Dataset content.
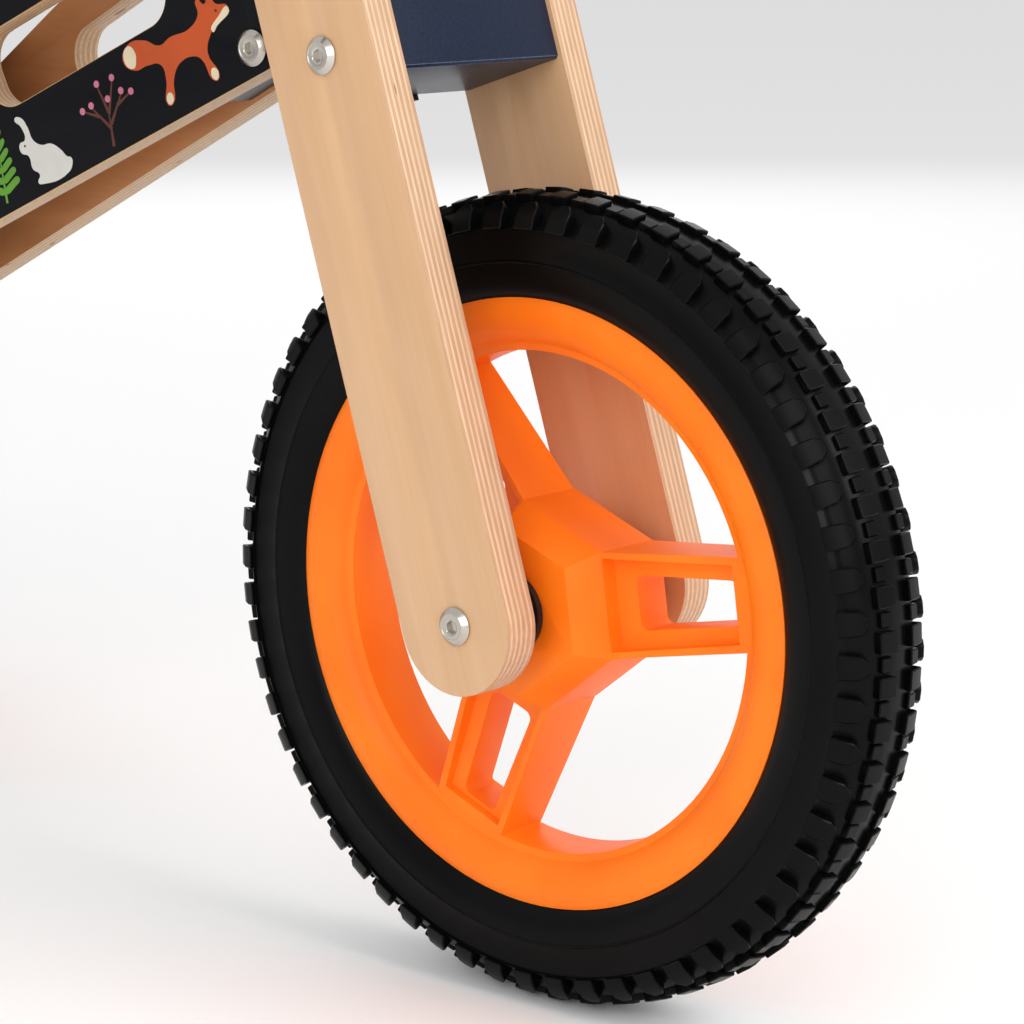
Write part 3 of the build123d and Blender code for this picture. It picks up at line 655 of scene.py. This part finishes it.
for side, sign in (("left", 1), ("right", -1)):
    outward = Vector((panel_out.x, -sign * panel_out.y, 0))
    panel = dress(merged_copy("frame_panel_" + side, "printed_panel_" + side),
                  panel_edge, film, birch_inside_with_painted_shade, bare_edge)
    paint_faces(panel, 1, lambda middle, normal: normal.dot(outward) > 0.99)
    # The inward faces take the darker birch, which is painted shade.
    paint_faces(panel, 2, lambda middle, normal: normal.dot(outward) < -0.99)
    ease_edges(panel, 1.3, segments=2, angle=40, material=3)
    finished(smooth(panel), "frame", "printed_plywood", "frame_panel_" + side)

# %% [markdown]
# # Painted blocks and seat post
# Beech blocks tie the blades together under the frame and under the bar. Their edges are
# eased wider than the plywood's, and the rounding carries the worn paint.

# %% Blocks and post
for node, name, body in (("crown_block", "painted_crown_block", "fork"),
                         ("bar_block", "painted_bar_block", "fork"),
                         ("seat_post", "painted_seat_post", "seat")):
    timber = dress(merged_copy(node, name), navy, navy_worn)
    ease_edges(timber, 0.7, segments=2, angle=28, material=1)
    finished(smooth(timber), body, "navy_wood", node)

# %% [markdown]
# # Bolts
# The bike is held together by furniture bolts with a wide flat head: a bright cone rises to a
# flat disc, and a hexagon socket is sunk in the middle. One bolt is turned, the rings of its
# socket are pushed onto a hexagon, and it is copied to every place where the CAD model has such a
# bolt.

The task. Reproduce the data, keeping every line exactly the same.

Reply.
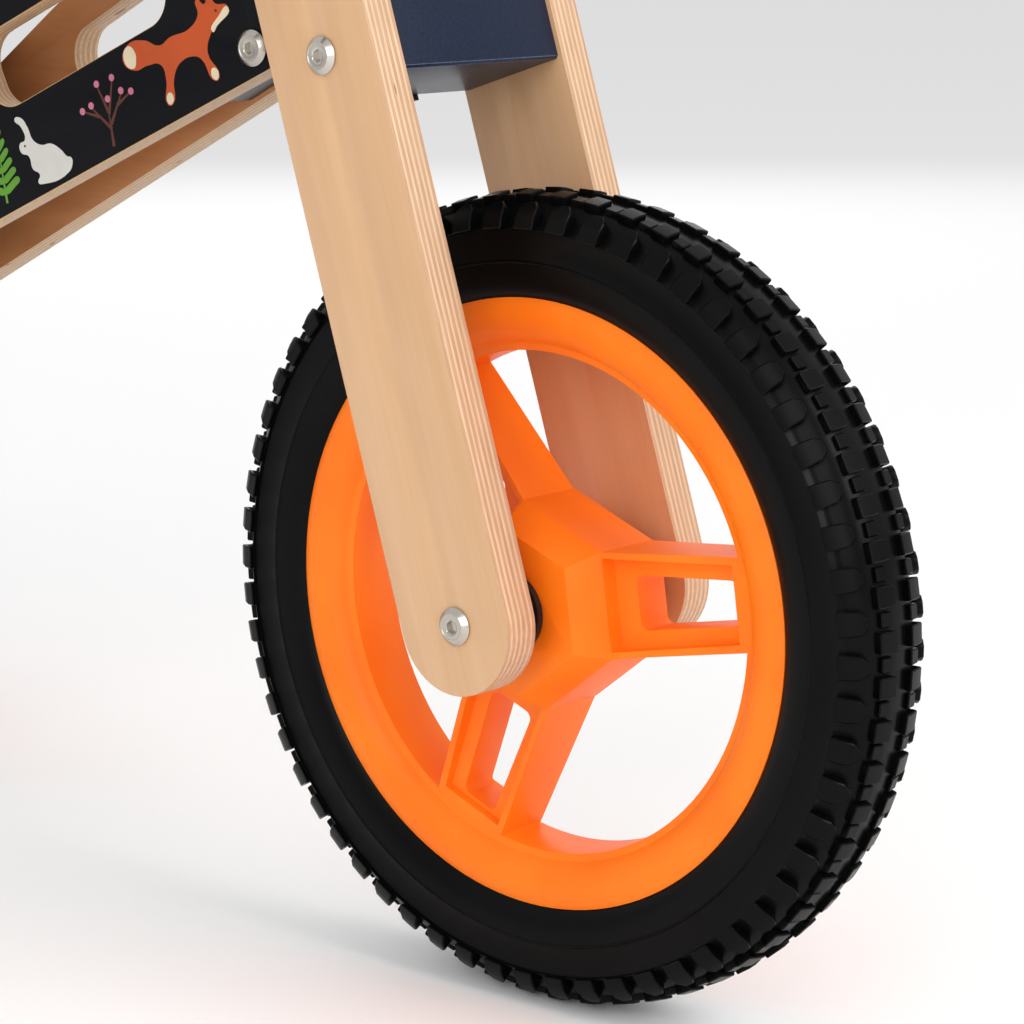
Write part 3 of the build123d and Blender code for this picture. It picks up at line 655 of scene.py. This part finishes it.
for side, sign in (("left", 1), ("right", -1)):
    outward = Vector((panel_out.x, -sign * panel_out.y, 0))
    panel = dress(merged_copy("frame_panel_" + side, "printed_panel_" + side),
                  panel_edge, film, birch_inside_with_painted_shade, bare_edge)
    paint_faces(panel, 1, lambda middle, normal: normal.dot(outward) > 0.99)
    # The inward faces take the darker birch, which is painted shade.
    paint_faces(panel, 2, lambda middle, normal: normal.dot(outward) < -0.99)
    ease_edges(panel, 1.3, segments=2, angle=40, material=3)
    finished(smooth(panel), "frame", "printed_plywood", "frame_panel_" + side)

# %% [markdown]
# # Painted blocks and seat post
# Beech blocks tie the blades together under the frame and under the bar. Their edges are
# eased wider than the plywood's, and the rounding carries the worn paint.

# %% Blocks and post
for node, name, body in (("crown_block", "painted_crown_block", "fork"),
                         ("bar_block", "painted_bar_block", "fork"),
                         ("seat_post", "painted_seat_post", "seat")):
    timber = dress(merged_copy(node, name), navy, navy_worn)
    ease_edges(timber, 0.7, segments=2, angle=28, material=1)
    finished(smooth(timber), body, "navy_wood", node)

# %% [markdown]
# # Bolts
# The bike is held together by furniture bolts with a wide flat head: a bright cone rises to a
# flat disc, and a hexagon socket is sunk in the middle. One bolt is turned, the rings of its
# socket are pushed onto a hexagon, and it is copied to every place where the CAD model has such a
# bolt.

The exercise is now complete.